## START Supplied information

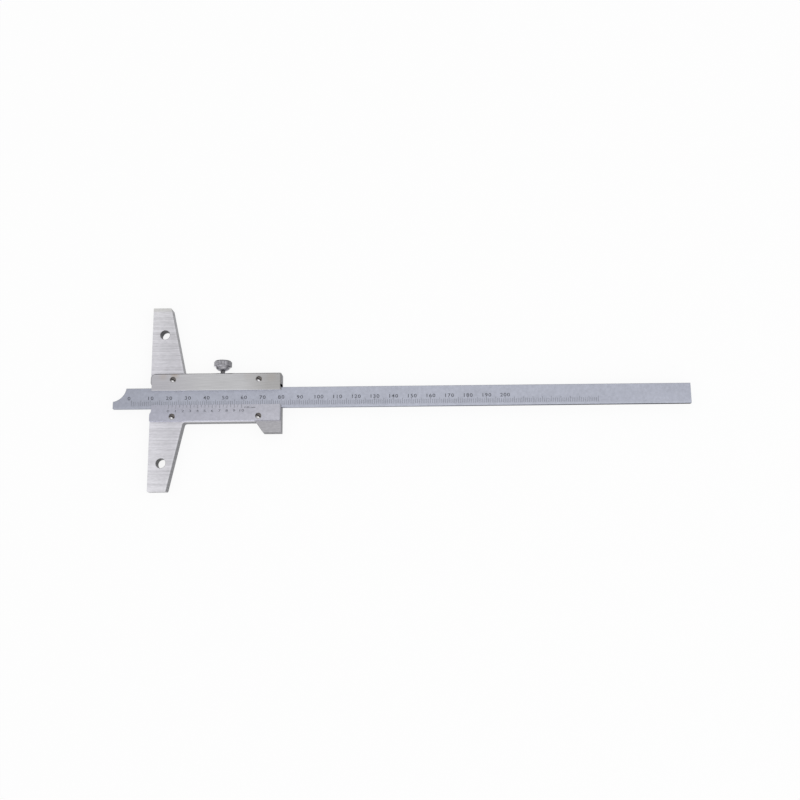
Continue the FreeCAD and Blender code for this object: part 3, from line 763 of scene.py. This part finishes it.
def lay_floor(scene):
    """A square of floor under the object."""
    mesh = bpy.data.meshes.new("floor")
    corners = [(-FLOOR_REACH, -FLOOR_REACH, 0), (FLOOR_REACH, -FLOOR_REACH, 0),
               (FLOOR_REACH, FLOOR_REACH, 0), (-FLOOR_REACH, FLOOR_REACH, 0)]
    mesh.from_pydata(corners, [], [(0, 1, 2, 3)])
    mesh.materials.append(pale_floor())
    floor = bpy.data.objects.new("floor", mesh)
    scene.collection.objects.link(floor)


def hang_lamps(scene):
    """The soft lamps, each turned to the object."""
    for name, place, size, power in LAMPS:
        lamp = bpy.data.lights.new(name, "AREA")
        lamp.energy = power
        lamp.size = size
        holder = bpy.data.objects.new(name, lamp)
        holder.location = place
        holder.rotation_euler = (Vector(LAMP_TARGET) - Vector(place)).to_track_quat("-Z", "Y").to_euler()
        scene.collection.objects.link(holder)


def set_camera(scene):
    """The photograph's camera, with its colours shown as they are."""
    data = bpy.data.cameras.new("camera")
    data.sensor_width = SENSOR_MM
    data.lens = CAMERA_FOCUS_PIXELS / PICTURE_PIXELS * SENSOR_MM
    camera = bpy.data.objects.new("camera", data)
    camera.location = CAMERA_PLACE
    camera.rotation_euler = CAMERA_TURN
    scene.collection.objects.link(camera)
    scene.camera = camera
    scene.view_settings.view_transform = "Standard"


dress(cad_nodes["base_frame"], ground_steel())
dress(cad_nodes["cover_plate"], cover_steel())
dress(cad_nodes["main_beam"], beam_chrome())
dress(cad_nodes["vernier_plate"], vernier_chrome())
dress(cad_nodes["leaf_spring"], spring_bronze())
dress(cad_nodes["clamp_screw"], clamp_steel())
head_steel = screw_steel()
for screw in ("cover_screw_left", "cover_screw_right", "vernier_screw_left", "vernier_screw_right"):
    dress(cad_nodes[screw], head_steel)

beam_low, beam_high = (Vector(corner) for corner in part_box("main_beam"))
plate_low, plate_high = (Vector(corner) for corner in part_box("vernier_plate"))
dark_ink = scale_ink()
bevel_line = vernier_line(plate_low, plate_high)
main_marks(beam_low, beam_high, dark_ink)
main_numbers(beam_low, beam_high, dark_ink)
vernier_marks(*bevel_line, dark_ink)
vernier_numbers(*bevel_line, dark_ink)

scene = bpy.context.scene
lay_floor(scene)
soft_sky(scene)
hang_lamps(scene)
set_camera(scene)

## END Supplied information

# Exercise:
Copy out every line of the data above, exactly as given.

# Task answer:
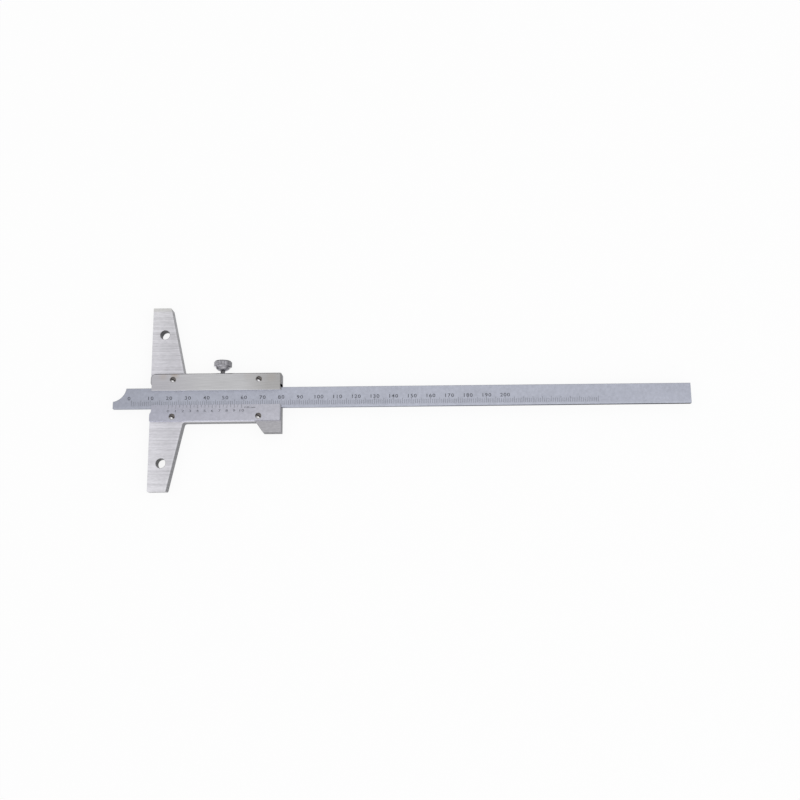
Continue the FreeCAD and Blender code for this object: part 3, from line 763 of scene.py. This part finishes it.
def lay_floor(scene):
    """A square of floor under the object."""
    mesh = bpy.data.meshes.new("floor")
    corners = [(-FLOOR_REACH, -FLOOR_REACH, 0), (FLOOR_REACH, -FLOOR_REACH, 0),
               (FLOOR_REACH, FLOOR_REACH, 0), (-FLOOR_REACH, FLOOR_REACH, 0)]
    mesh.from_pydata(corners, [], [(0, 1, 2, 3)])
    mesh.materials.append(pale_floor())
    floor = bpy.data.objects.new("floor", mesh)
    scene.collection.objects.link(floor)


def hang_lamps(scene):
    """The soft lamps, each turned to the object."""
    for name, place, size, power in LAMPS:
        lamp = bpy.data.lights.new(name, "AREA")
        lamp.energy = power
        lamp.size = size
        holder = bpy.data.objects.new(name, lamp)
        holder.location = place
        holder.rotation_euler = (Vector(LAMP_TARGET) - Vector(place)).to_track_quat("-Z", "Y").to_euler()
        scene.collection.objects.link(holder)


def set_camera(scene):
    """The photograph's camera, with its colours shown as they are."""
    data = bpy.data.cameras.new("camera")
    data.sensor_width = SENSOR_MM
    data.lens = CAMERA_FOCUS_PIXELS / PICTURE_PIXELS * SENSOR_MM
    camera = bpy.data.objects.new("camera", data)
    camera.location = CAMERA_PLACE
    camera.rotation_euler = CAMERA_TURN
    scene.collection.objects.link(camera)
    scene.camera = camera
    scene.view_settings.view_transform = "Standard"


dress(cad_nodes["base_frame"], ground_steel())
dress(cad_nodes["cover_plate"], cover_steel())
dress(cad_nodes["main_beam"], beam_chrome())
dress(cad_nodes["vernier_plate"], vernier_chrome())
dress(cad_nodes["leaf_spring"], spring_bronze())
dress(cad_nodes["clamp_screw"], clamp_steel())
head_steel = screw_steel()
for screw in ("cover_screw_left", "cover_screw_right", "vernier_screw_left", "vernier_screw_right"):
    dress(cad_nodes[screw], head_steel)

beam_low, beam_high = (Vector(corner) for corner in part_box("main_beam"))
plate_low, plate_high = (Vector(corner) for corner in part_box("vernier_plate"))
dark_ink = scale_ink()
bevel_line = vernier_line(plate_low, plate_high)
main_marks(beam_low, beam_high, dark_ink)
main_numbers(beam_low, beam_high, dark_ink)
vernier_marks(*bevel_line, dark_ink)
vernier_numbers(*bevel_line, dark_ink)

scene = bpy.context.scene
lay_floor(scene)
soft_sky(scene)
hang_lamps(scene)
set_camera(scene)